We’re tasked with creating an algorithm that can sort n employees into k equal-sized groups (where k is a power of 2) based on their incomes. The interesting constraint here is that every person in a lower group must have a lower income than every person in any higher group. Think of it as creating distinct income brackets where there’s no overlap between the brackets.
Understanding the Constraints
Before diving into the solution, let’s clarify the key requirements:
- We have n employees (where n is a multiple of k)
- We need k groups (where k is a power of 2)
- Each group must be equal in size (n/k employees)
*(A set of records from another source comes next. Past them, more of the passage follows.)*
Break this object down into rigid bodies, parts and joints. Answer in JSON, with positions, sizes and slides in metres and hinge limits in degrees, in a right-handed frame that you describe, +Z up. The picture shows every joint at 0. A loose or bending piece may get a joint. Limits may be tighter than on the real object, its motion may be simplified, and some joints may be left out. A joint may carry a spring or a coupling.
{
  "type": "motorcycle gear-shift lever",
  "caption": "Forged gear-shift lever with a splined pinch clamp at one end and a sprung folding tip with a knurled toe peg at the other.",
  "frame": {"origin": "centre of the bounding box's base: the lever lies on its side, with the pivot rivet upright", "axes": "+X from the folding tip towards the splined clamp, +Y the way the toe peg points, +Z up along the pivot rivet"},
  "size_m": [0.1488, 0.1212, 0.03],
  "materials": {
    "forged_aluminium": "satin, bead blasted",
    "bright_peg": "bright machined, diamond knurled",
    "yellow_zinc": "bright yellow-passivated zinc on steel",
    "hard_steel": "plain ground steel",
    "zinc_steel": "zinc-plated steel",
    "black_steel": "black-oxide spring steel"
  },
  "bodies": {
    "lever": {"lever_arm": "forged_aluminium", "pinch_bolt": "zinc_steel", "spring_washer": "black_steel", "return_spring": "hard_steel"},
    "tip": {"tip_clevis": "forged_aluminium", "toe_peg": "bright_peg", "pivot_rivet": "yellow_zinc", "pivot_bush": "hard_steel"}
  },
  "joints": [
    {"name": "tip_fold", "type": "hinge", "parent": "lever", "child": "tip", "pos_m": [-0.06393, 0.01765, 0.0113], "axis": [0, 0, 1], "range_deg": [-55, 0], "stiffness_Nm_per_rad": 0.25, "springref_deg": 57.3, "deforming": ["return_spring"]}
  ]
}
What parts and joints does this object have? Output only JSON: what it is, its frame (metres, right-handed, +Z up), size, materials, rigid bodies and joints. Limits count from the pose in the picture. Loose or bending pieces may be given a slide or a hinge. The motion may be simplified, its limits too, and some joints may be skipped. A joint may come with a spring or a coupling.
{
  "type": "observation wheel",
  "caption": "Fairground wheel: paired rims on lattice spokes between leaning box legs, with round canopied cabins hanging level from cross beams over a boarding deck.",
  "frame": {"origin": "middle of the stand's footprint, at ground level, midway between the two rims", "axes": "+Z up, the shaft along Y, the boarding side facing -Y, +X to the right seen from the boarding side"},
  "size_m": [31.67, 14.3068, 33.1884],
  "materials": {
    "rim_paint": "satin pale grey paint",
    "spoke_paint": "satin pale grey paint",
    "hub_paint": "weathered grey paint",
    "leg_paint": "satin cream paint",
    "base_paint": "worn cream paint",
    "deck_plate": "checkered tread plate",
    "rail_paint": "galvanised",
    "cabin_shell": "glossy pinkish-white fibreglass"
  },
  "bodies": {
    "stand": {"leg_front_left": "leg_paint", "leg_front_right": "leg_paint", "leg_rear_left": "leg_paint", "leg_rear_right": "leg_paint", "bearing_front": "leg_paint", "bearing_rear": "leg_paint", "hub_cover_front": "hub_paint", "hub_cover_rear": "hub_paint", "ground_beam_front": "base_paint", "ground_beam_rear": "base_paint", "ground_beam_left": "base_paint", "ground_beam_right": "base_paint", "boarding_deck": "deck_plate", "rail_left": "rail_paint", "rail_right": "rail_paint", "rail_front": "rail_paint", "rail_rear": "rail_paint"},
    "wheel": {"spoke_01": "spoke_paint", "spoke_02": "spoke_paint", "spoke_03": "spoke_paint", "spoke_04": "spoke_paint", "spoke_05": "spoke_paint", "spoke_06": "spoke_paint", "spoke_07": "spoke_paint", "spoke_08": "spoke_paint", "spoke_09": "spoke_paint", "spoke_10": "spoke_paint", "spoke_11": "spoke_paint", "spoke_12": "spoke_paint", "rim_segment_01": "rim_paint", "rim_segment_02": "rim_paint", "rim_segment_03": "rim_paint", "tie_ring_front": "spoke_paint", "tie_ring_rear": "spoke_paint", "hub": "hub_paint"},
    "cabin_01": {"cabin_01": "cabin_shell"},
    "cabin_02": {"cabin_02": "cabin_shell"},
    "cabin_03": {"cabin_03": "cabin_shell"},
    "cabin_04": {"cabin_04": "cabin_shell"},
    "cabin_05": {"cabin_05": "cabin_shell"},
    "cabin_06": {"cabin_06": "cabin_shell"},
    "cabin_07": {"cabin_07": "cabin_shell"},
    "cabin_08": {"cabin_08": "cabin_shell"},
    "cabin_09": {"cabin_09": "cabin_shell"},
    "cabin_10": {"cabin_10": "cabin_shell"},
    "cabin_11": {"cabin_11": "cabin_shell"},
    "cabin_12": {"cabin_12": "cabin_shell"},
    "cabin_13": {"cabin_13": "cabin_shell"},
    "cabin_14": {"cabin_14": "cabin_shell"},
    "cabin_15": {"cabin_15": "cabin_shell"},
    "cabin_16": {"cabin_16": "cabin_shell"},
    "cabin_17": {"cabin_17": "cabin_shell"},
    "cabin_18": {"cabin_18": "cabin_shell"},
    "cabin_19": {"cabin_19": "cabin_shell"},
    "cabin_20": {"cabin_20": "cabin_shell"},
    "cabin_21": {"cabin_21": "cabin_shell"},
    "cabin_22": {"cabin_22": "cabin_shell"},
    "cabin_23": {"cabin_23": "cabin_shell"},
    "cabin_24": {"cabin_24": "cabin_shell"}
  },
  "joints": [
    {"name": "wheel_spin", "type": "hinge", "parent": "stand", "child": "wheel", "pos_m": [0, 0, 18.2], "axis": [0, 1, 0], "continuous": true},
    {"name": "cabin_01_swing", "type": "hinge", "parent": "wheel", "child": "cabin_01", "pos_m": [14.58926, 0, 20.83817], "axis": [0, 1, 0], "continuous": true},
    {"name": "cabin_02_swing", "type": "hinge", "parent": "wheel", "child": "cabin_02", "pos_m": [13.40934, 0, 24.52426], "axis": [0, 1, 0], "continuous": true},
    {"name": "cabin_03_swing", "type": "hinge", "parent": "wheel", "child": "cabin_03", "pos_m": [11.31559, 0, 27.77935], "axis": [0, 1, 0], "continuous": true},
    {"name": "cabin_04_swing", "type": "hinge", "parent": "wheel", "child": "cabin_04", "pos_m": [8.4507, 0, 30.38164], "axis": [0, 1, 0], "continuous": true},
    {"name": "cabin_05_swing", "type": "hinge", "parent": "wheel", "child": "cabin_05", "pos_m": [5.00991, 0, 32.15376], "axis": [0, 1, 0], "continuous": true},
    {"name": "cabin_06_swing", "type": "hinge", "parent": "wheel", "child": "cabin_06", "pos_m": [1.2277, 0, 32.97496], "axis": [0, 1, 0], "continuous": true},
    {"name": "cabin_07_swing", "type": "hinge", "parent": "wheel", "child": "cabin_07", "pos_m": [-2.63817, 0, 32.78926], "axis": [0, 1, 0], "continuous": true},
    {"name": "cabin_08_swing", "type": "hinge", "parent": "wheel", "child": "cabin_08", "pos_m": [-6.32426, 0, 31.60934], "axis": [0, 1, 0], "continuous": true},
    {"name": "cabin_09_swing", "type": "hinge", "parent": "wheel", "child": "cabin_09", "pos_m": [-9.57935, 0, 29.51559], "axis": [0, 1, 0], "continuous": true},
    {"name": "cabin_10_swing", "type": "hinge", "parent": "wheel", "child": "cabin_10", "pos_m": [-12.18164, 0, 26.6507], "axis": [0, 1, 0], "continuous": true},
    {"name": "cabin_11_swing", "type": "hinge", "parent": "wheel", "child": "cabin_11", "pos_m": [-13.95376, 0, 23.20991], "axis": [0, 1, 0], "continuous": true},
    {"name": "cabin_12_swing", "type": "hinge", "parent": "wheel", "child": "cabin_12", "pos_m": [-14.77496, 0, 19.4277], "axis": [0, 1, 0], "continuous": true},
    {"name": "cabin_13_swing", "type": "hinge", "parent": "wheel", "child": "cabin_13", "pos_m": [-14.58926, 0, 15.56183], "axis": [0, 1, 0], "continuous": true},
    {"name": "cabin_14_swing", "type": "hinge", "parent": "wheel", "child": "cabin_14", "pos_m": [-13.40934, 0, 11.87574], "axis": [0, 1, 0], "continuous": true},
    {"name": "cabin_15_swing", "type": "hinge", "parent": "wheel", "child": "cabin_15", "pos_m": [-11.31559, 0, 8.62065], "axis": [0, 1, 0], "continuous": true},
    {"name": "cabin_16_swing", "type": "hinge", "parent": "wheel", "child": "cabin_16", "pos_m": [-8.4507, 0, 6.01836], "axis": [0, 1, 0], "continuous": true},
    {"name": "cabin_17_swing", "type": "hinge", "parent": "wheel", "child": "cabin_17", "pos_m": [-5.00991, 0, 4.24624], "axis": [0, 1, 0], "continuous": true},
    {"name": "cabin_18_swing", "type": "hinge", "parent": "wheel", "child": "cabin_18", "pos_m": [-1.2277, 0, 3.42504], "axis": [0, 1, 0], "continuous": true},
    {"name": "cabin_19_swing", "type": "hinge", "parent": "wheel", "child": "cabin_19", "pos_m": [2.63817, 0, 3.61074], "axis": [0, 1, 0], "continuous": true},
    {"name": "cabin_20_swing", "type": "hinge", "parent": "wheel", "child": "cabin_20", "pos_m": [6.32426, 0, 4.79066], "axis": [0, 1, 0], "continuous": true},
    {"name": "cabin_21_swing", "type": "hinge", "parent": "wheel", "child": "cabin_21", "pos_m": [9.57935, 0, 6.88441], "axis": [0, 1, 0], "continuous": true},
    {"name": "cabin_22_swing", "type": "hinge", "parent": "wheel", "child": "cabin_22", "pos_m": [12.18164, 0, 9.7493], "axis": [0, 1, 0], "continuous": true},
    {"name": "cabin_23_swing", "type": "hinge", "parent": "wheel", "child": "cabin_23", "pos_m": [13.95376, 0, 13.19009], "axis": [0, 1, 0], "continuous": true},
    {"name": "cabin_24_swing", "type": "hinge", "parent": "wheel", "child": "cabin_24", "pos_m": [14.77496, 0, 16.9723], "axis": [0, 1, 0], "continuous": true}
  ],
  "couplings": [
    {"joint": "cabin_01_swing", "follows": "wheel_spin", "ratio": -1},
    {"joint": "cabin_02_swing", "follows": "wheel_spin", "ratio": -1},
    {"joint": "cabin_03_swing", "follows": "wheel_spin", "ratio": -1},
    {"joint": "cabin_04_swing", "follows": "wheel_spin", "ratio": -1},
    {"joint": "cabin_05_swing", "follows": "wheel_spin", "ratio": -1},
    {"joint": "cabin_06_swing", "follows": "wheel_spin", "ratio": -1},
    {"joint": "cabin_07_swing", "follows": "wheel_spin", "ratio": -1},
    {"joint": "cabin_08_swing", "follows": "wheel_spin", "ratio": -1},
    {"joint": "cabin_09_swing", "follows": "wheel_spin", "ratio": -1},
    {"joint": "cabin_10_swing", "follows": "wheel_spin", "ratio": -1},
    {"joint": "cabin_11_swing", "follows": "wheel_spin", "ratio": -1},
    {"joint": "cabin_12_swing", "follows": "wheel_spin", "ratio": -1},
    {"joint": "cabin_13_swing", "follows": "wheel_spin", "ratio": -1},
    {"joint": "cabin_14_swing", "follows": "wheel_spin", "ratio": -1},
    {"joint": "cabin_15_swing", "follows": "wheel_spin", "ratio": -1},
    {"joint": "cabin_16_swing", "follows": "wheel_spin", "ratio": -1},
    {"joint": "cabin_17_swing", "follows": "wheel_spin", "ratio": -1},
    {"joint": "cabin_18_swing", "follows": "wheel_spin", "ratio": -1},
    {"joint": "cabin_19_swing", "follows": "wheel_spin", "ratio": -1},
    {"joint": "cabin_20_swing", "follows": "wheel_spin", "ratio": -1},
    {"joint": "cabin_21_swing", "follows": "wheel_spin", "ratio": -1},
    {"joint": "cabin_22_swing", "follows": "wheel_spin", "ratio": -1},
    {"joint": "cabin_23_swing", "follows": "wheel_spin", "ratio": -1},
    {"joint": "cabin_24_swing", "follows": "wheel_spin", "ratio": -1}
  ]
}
- There must be a strict ordering between groups
- The solution must run in O(n·lg k) time
The Solution: A Divide-and-Conquer Approach
DIVIDE-INTO-GROUPS(A, n, k)
if k = 1
return [A]
mid_rank = (n * (k/2)) / k
threshold = R-SELECT(A, 1, n, mid_rank)
left = []
right = []
for i = 1 to n
if A[i] ≤ threshold
append A[i] to left
else
append A[i] to right
left_groups = DIVIDE-INTO-GROUPS(left, n/2, k/2)
right_groups = DIVIDE-INTO-GROUPS(right, n/2, k/2)
return left_groups ∪ right_groups
Breaking Down the Algorithm
Let’s analyze how this algorithm works step by step:
The Base Case
When k = 1, we simply return the entire array as a single group. This forms our recursive base case.
Finding the Split Point
We use the R-SELECT algorithm to find the perfect income threshold that will divide our employees into two parts. This threshold ensures that everyone in the first part has a lower income than everyone in the second part.
The Partition Step
We partition the employees around this threshold, creating two smaller subproblems. This step maintains our crucial ordering property while setting up the recursive structure.
Recursive Division
The algorithm recursively applies the same process to each half, dividing them further until we reach our desired k groups. Since k is a power of 2, this creates a perfectly balanced binary tree of partitions.
Time Complexity Analysis
The efficiency of our algorithm comes from several key observations:
The R-SELECT algorithm runs in O(n) time on average, and we make lg k recursive calls. At each level of recursion, we process n elements in total.
This gives us our desired O(n·lg k) time complexity. Let’s break down why this is optimal:
- We can’t avoid looking at each employee at least once: O(n)
- We need lg k levels to divide into k groups
- The work at each level is linear in n